Rescued horses basking in Holiday Lights

Farm Forum

Indiana, and Wisconsin especially, seem to revel in the attention.

The two Belgian mares stand unflustered as kids scramble around them, pet them and pose for photos.

“These girls offer a lot,” said Josh Voges, who drives the team that pulls a trolley at the Kiwanis Holiday Lights at Sibley Park in Mankato, Minn.

“They understand how big they are, they don’t move. Wisconsin, she eats up having photos taken.”

The two big horses would be even more content to know that their gig at the holiday festival saved them from slaughter.

Voges, of Judson, has owned Clydesdale draft horses for years and talked to the Kiwanis about pulling a trolley this year. Last year someone gave horse-drawn buggy rides, but only four people at a time could ride. When Voges got the OK, he built a trolley that carries 20 people.

“Then in August one of my Clydesdales broke his leg, so it left me without a team.” Buying another Clydesdale was out of his price range, so Voges called a broker he knew who travels to horse auctions, buying horses for slaughter. The broker bought the Belgian mares in Wisconsin and Indiana — leading to the names Voges gave them — and sold them to Voges.

“They were Amish work horses. The Amish keep their mares to have babies and to work them. These two had been worked pretty hard and by the time they got to 15- or 16-years-old they can’t plow those fields all day.”
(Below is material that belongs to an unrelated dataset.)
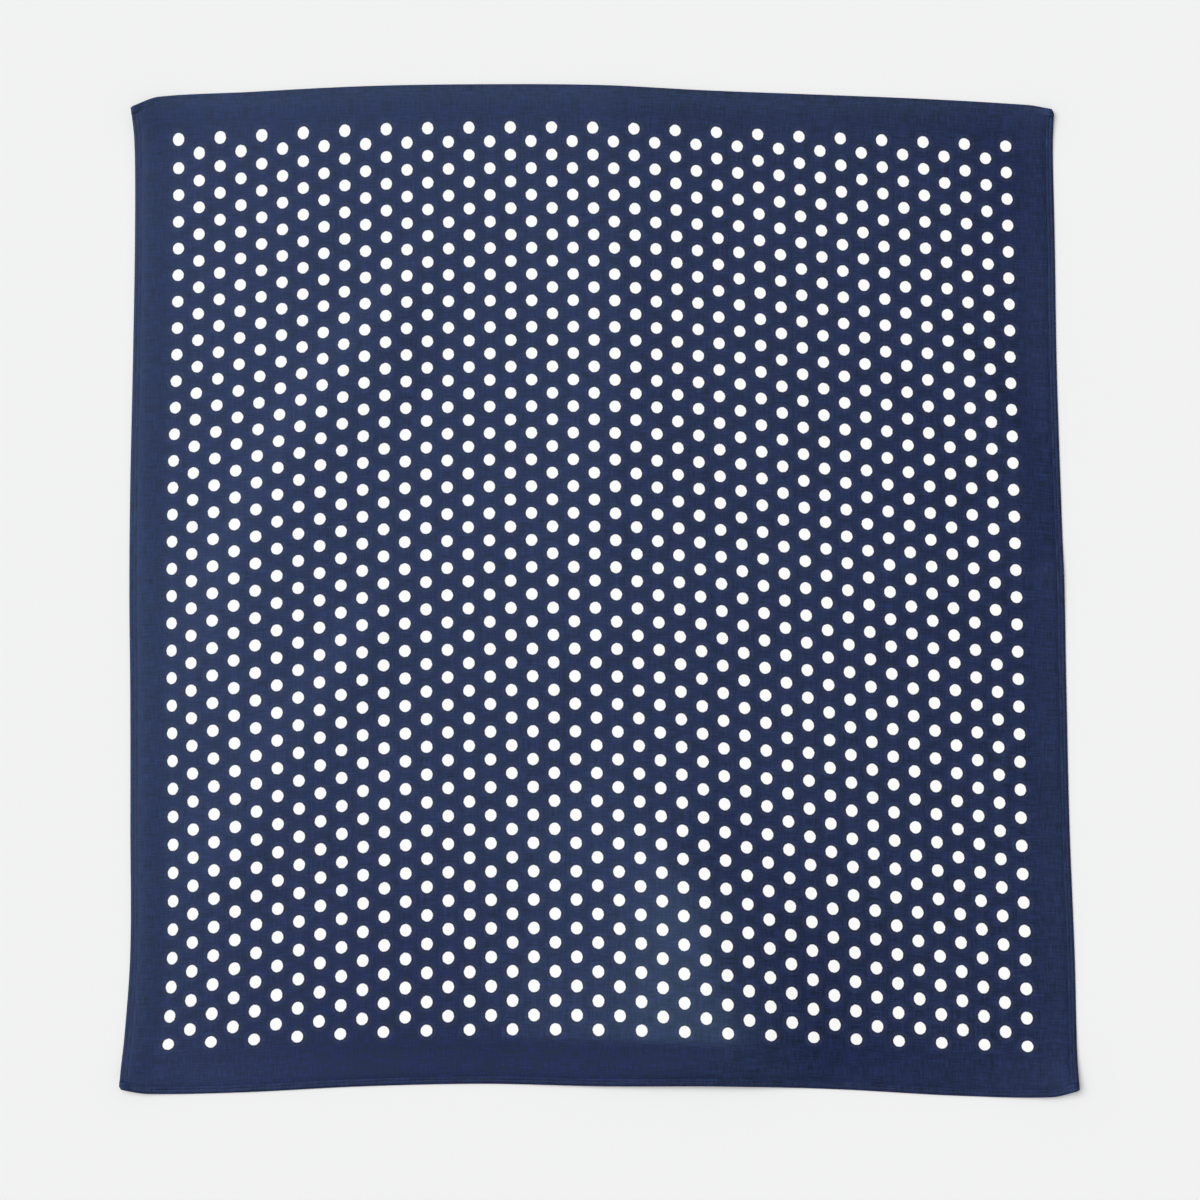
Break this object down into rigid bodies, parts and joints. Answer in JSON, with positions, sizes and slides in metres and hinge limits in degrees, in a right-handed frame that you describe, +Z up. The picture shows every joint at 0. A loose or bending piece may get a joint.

The older horses sold at auctions usually go to slaughter houses in Canada, where slaughter is legal. The U.S. had stopped horse slaughtering after lawsuits were filed, but a federal court ruled last month that it can again be done in America. Groups fighting it have run out of court appeals. Horse meat is used for animal feed, but mostly for human consumption in many parts of the world.

“I’m not opposed to slaughter, there’s reasons to do it. There’s people who just can’t afford their horses. Hay went from $2.50 a few years ago to more than $7 a bale now. When you feed a horse a bale a day, it gets expensive,” Voges said.

But for Wisconsin and Indiana, they should have many years ahead of them. Voges said draft horses live 20-25 years. He’s not certain of the ages of his horses but believes they are about 15, based on what the Amish owners told the broker who bought them.

Voges and his team are giving rides at Sibley Park from 5-9 p.m. Fridays, Saturdays and Sundays.

Kyle Mrozek, of the Downtown Mankato Kiwanis, said that a cold snap at the beginning of the lights festival slowed visitor numbers a bit, but it’s picked up since.

“The numbers are falling in line with last year. Initially there weren’t a lot of people walking around because it was so cold, but now it’s good,” Mrozek said.

“Last weekend the cars were non-stop. We stop the line of cars at 10 p.m., but they were lined up, and the last ones didn’t get through until 10:40.”

He said the new skating rink is going over well and said a feature story of the display on WCCO TV recently has brought new interest in the Holiday Lights.

“We’ve had people from the Cities who said they saw it and came down. It gives us some good PR in the metro area.”